In my reading about microfinance, it seems that Ponzi schemes have been a constant problem wherever third-party chit funds–not the ones where friends and neighbors lend to one another–operate.  That means virtually everyplace in South Asia and Africa.  There seems to be an especially large amount of study done of the industry in India, which I have no practical experience with (because the stock market isn’t easily open to foreigners–and I think the political environment is particularly unfriendly toward equity investors.)

Personally, I’d worry more about Ponzi schemes in the US springing up among the firms that the JOBS Act will allow to raise equity.  These are the entities that won’t have adequate financial controls or accounting statements for shareholders.

My chief p2p banking concern is a more prosaic one–that the present very low loan loss rates will prove to be more a function of the industry’s newness rather than of the creditworthiness of borrowers.  Time will tell.  And, unlike fraud, this is a risk we can take precautions for.

Taiwan

There was a unique twist to the Taiwanese chit fund industry that I encountered in the mid-1980s.   Chit fund loans were secured by post-dated checks issued to the borrowers by the lenders.  In Taiwan at that time, “bouncing” a check–having insufficient funds in the account to cover payment–was a felony, punishable by the check writer serving time in prison.
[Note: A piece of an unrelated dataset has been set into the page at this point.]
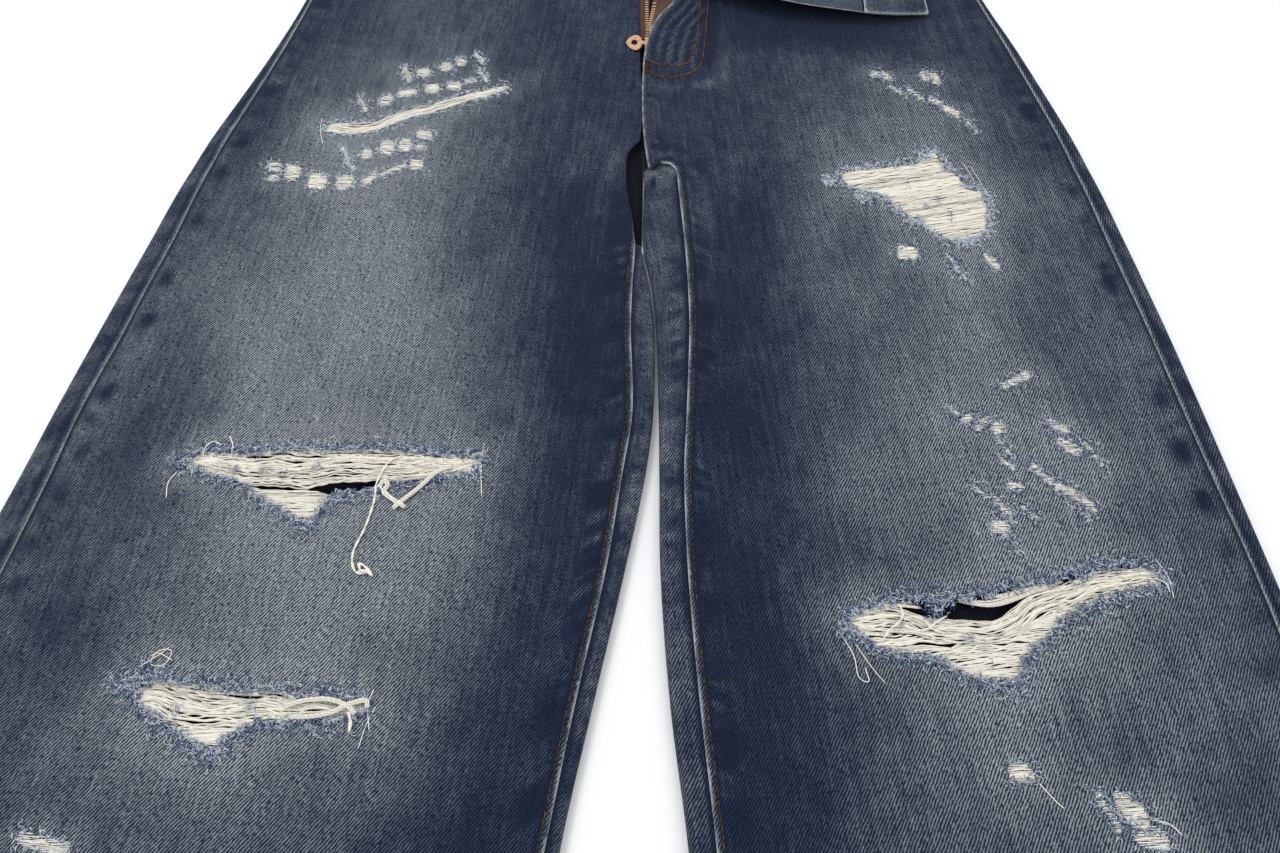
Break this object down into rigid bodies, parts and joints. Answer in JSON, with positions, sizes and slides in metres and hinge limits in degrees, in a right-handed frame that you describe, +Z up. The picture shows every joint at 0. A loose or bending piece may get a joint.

The threat of jail time was thought to be sufficient incentive to ensure repayment.  So no one worried too much about the creditworthiness of the borrowers, which–as it turned out–included large publicly-traded companies.  American accountants I met, who’d been sent to Taiwan to break into the auditing business there, told me that they could see the fact of unaccounted-for money sloshing around in potential client companies.  They just couldn’t see how much.  Because of this, they were reluctant to take any engagements.  And they were continually undercut by local accounting firms who charged virtually nothing for “audits.”   American bank lending officers told me the same thing.

The chit fund business received a major shock, during a mild economic downturn, some large companies had made hundreds of millions of dollars in chit fund loans–all unrecorded in the financial accounts–that they couldn’t repay.  Bankruptcies resulted.

my thoughts

This is another potential problem for equity holders in firms crowdfunded under the JOBS Act.  Without audited financials, it’s impossible for an outside investor to determine what the capital structure of a company is.

I also think, à la Taiwan, a legitimate auditor will simply walk away from a suspect company rather than make a public outcry.  Non-disclosure agreements may force it to do no more.  A less fastidious auditor, one nobody ever heard of, might take the business and issue a clean opinion.  After all, Bernie Madoff got one for years, didn’t he?

chit funds, crowdfunding and p2p banking (I)

chit funds in emerging markets

I began to look at smaller Asian markets as an investor in 1985.  It was there that I encountered the informal self-help savings and lending associations that are typical in developing economies.  My introduction came through chit funds in Thailand and Taiwan, but these structures exist throughout the developing world.

what they are

the simplest

In their simplest form, the associations are groups of friends of neighbors who contribute a specified amount of money to a pool on a regular basis.  The funds pooled each time the group meet are lent to a single participant, determined either by the implied interest rate bid or on a rotating basis.

more complex

At a higher level of organization, groups come to a designated place at a specific time–like by having a meal at a certain restaurant on Saturday–and offer to third parties the money they’re willing to lend.  They may signal their intent simply by piling their money in the center of their table.  Prospective borrowers move from table to table to negotiate loan terms.

the pinnacle

For the largest such chit funds, agents for the fund do the collection and forward the money to the fund’s central headquarters.  Lenders don’t have any direct contact with the borrowers.

why chit funds?

There are a number of motivations, normally all based on the idea that the formal banking system doesn’t function well. For instance:

1.  There may not be any local banks.

2.  Banks may offer very low interest rates to depositors.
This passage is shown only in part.